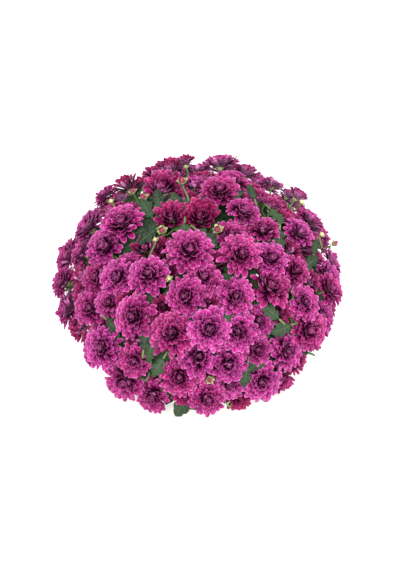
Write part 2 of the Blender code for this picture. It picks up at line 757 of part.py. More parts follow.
def material(name, colour, roughness):
    made = bpy.data.materials.new(name)
    made.use_nodes = True
    shader = made.node_tree.nodes["Principled BSDF"]
    shader.inputs["Base Color"].default_value = (*colour, 1)
    shader.inputs["Roughness"].default_value = roughness
    shader.inputs["Metallic"].default_value = 0
    return made


def new_object(name, points, faces, surface=None):
    mesh = bpy.data.meshes.new(name)
    mesh.from_pydata([tuple(p) for p in points], [], faces)
    made = bpy.data.objects.new(name, mesh)
    if surface:
        mesh.materials.append(surface)
    return made


def fuse(name, shapes, surface):
    """One object from overlapping shapes, joined by a Boolean union."""
    made = new_object(name, *shapes[0], surface)
    bpy.context.scene.collection.objects.link(made)
    if len(shapes) == 1:
        return made
    rest = bpy.data.collections.new(name + "_rest")
    for k, shape in enumerate(shapes[1:]):
        rest.objects.link(new_object(f"{name}_{k}", *shape))
    join = made.modifiers.new("join", "BOOLEAN")
    join.operation = "UNION"
    join.operand_type = "COLLECTION"
    join.collection = rest
    join.solver = "MANIFOLD"
    graph = bpy.context.evaluated_depsgraph_get()
    joined = bpy.data.meshes.new_from_object(made.evaluated_get(graph), depsgraph=graph)
    made.modifiers.clear()
    made.data = joined
    for ob in list(rest.objects):
        bpy.data.objects.remove(ob)
    bpy.data.collections.remove(rest)
    drop_scraps(joined)
    return made


def drop_scraps(mesh):
    """Leaves out the few-cornered chips that a union cuts off."""
    bm = bmesh.new()
    bm.from_mesh(mesh)
    seen = set()
    for start in list(bm.verts):
        if start in seen:
            continue
        body, front = {start}, [start]
        while front:
            for edge in front.pop().link_edges:
                for end in edge.verts:
                    if end not in body:
                        body.add(end)
                        front.append(end)
        seen |= body
        if len(body) < SCRAP:
            bmesh.ops.delete(bm, geom=list(body), context="VERTS")
    bm.to_mesh(mesh)
    bm.free()


def turned(name, profile, surface, sides=POT_SIDES):
    """A solid of revolution whose profile starts and ends on the axis, from the bottom outwards."""
    points, rings = [], []
    for r, z in profile:
        count = sides if r > 0 else 1
        rings.append(list(range(len(points), len(points) + count)))
        for k in range(count):
            angle = 2 * math.pi * k / sides
            points.append((r * math.cos(angle), r * math.sin(angle), z))
    faces = []
    for low, high in zip(rings, rings[1:]):
        faces += between(low, high, sides)
    made = new_object(name, points, faces, surface)
    bpy.context.scene.collection.objects.link(made)
    return made


def wall_at(height):
    """The pot's outer radius below its rim band."""
    return POT_BASE_RADIUS + (POT_TOP_RADIUS - RIM_STEP - POT_BASE_RADIUS) * height / POT_HEIGHT


def build_pot():
    band = POT_HEIGHT - RIM_BAND
    inside = wall_at(POT_HEIGHT) - POT_WALL
    profile = [(0, 0), (POT_BASE_RADIUS - EDGE_ROUND, 0), (wall_at(EDGE_ROUND), EDGE_ROUND),
               (wall_at(band), band), (POT_TOP_RADIUS - EDGE_ROUND / 2, band + 2 * EDGE_ROUND),
               (POT_TOP_RADIUS, POT_HEIGHT - EDGE_ROUND), (POT_TOP_RADIUS - EDGE_ROUND, POT_HEIGHT),
               (inside + EDGE_ROUND, POT_HEIGHT), (inside, POT_HEIGHT - EDGE_ROUND),
               (wall_at(POT_FLOOR) - POT_WALL, POT_FLOOR), (0, POT_FLOOR)]
    return turned("pot", profile, material("pot_cream", (0.78, 0.71, 0.58), 0.45))


def build_soil():
    """Soil that fills the pot, mounded a little, with a plain hole for each main stem."""
    inside = POT_WALL + CLEAR
    profile = [(0, POT_FLOOR + CLEAR), (wall_at(POT_FLOOR) - inside, POT_FLOOR + CLEAR),
               (wall_at(SOIL_EDGE) - inside, SOIL_EDGE), (0, SOIL_CROWN)]
    soil = turned("soil", profile, material("soil_brown", (0.06, 0.038, 0.025), 0.95))
    for k in range(SECTORS + 1):
        foot = stem_route(k)[0]
        low = foot - UP * CLEAR
        high = foot + UP * 2 * HOLE_DEPTH
        radius = STEM_RADIUS / math.cos(math.pi / STEM_SIDES) + CLEAR
        cutter = new_object("hole", *tube([low, high], [radius] * 2, STEM_SIDES + 2))
        bpy.context.scene.collection.objects.link(cutter)
        cut = soil.modifiers.new("hole", "BOOLEAN")
        cut.operation = "DIFFERENCE"
        cut.object = cutter
        graph = bpy.context.evaluated_depsgraph_get()
        soil.data = bpy.data.meshes.new_from_object(soil.evaluated_get(graph), depsgraph=graph)
        soil.modifiers.clear()
        bpy.data.objects.remove(cutter)
    return soil


def build_plant():
    found, groups, drawn = bloom_layout()
    magenta = material("petal_magenta", (0.36, 0.045, 0.20), 0.6)
    green = material("leaf_green", (0.055, 0.13, 0.035), 0.6)
    for k, group in enumerate(groups):
        fuse(f"blooms_{k + 1:02d}", [drawn[i] for i in group], magenta)
    blooms = solid_tree(drawn)
    limbs, joints = [], {}
    for k in range(SECTORS + 1):
        joints[k] = joints_along(stem_route(k), *STEM_FORKS)
    place_stalks(found, drawn, blooms, limbs, joints)
    place_buds(found, blooms, limbs, joints)
    place_leaves(limbs, joints, blooms, found)
    for k in range(SECTORS + 1):
        name = "leafy_stem_middle" if k == SECTORS else f"leafy_stem_{k + 1}"
        radii = [STEM_RADIUS, STEM_RADIUS, STEM_RADIUS * STEM_TAPER]
        trunk = tube(stem_route(k), radii, STEM_SIDES)
        fuse(name, [trunk] + [one["shape"] for one in limbs if one["k"] == k], green)


def main():
    for old in list(bpy.data.objects):
        bpy.data.objects.remove(old)
    build_pot()
    build_soil()
    build_plant()


main()
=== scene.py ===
"""The looks of the pot chrysanthemum: petals, leaves, stems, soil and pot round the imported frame.

The layout of the blooms, stalks and leaves repeats the one that the frame's solids come from, so
that each finer piece takes the place of its solid.
"""
import math
import random

import bpy
import numpy as np
from mathutils import Matrix, Vector, noise
from mathutils.bvhtree import BVHTree


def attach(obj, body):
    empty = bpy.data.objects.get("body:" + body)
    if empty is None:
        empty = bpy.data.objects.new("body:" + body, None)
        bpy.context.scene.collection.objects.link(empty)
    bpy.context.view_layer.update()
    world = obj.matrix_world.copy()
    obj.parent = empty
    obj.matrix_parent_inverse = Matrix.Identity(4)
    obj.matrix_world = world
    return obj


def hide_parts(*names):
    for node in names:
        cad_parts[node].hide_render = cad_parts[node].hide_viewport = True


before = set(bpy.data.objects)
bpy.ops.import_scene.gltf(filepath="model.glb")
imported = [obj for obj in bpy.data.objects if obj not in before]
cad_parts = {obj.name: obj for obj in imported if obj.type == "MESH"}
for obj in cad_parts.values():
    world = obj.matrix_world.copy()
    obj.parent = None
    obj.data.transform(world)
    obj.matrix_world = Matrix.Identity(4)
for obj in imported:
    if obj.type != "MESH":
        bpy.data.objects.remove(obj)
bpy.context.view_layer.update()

# Pot and soil, as in the frame's solids
POT_HEIGHT = 0.120
POT_BASE_RADIUS = 0.052
POT_TOP_RADIUS = 0.0755
POT_WALL = 0.0026
POT_FLOOR = 0.0035
RIM_BAND = 0.017
SOIL_EDGE = 0.106
SOIL_CROWN = 0.112
RIM_STEP = 0.0035
CLEAR = 0.0003

# Canopy: the blooms sit on a half ellipsoid that stands on the height CANOPY_BASE
CANOPY_BASE = 0.130
SEAT_RADIUS = 0.154
SEAT_HEIGHT = 0.133
UPTURN = 0.36

# The view that the blooms were placed by, and the size of its pixels at the canopy's middle
VIEW_ELEVATION = math.radians(52)
VIEW_DISTANCE = 1.5
PIXEL = 0.00112
MIDDLE_PX = 199.5
MIDDLE_PY = 295.0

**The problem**
Only the lines from the one containing "obj.matrix_world = Matrix.Identity(4)" through the one containing "CLEAR = 0.0003" are to be reproduced, exactly as they appear.

**Written answer**
    obj.matrix_world = Matrix.Identity(4)
for obj in imported:
    if obj.type != "MESH":
        bpy.data.objects.remove(obj)
bpy.context.view_layer.update()

# Pot and soil, as in the frame's solids
POT_HEIGHT = 0.120
POT_BASE_RADIUS = 0.052
POT_TOP_RADIUS = 0.0755
POT_WALL = 0.0026
POT_FLOOR = 0.0035
RIM_BAND = 0.017
SOIL_EDGE = 0.106
SOIL_CROWN = 0.112
RIM_STEP = 0.0035
CLEAR = 0.0003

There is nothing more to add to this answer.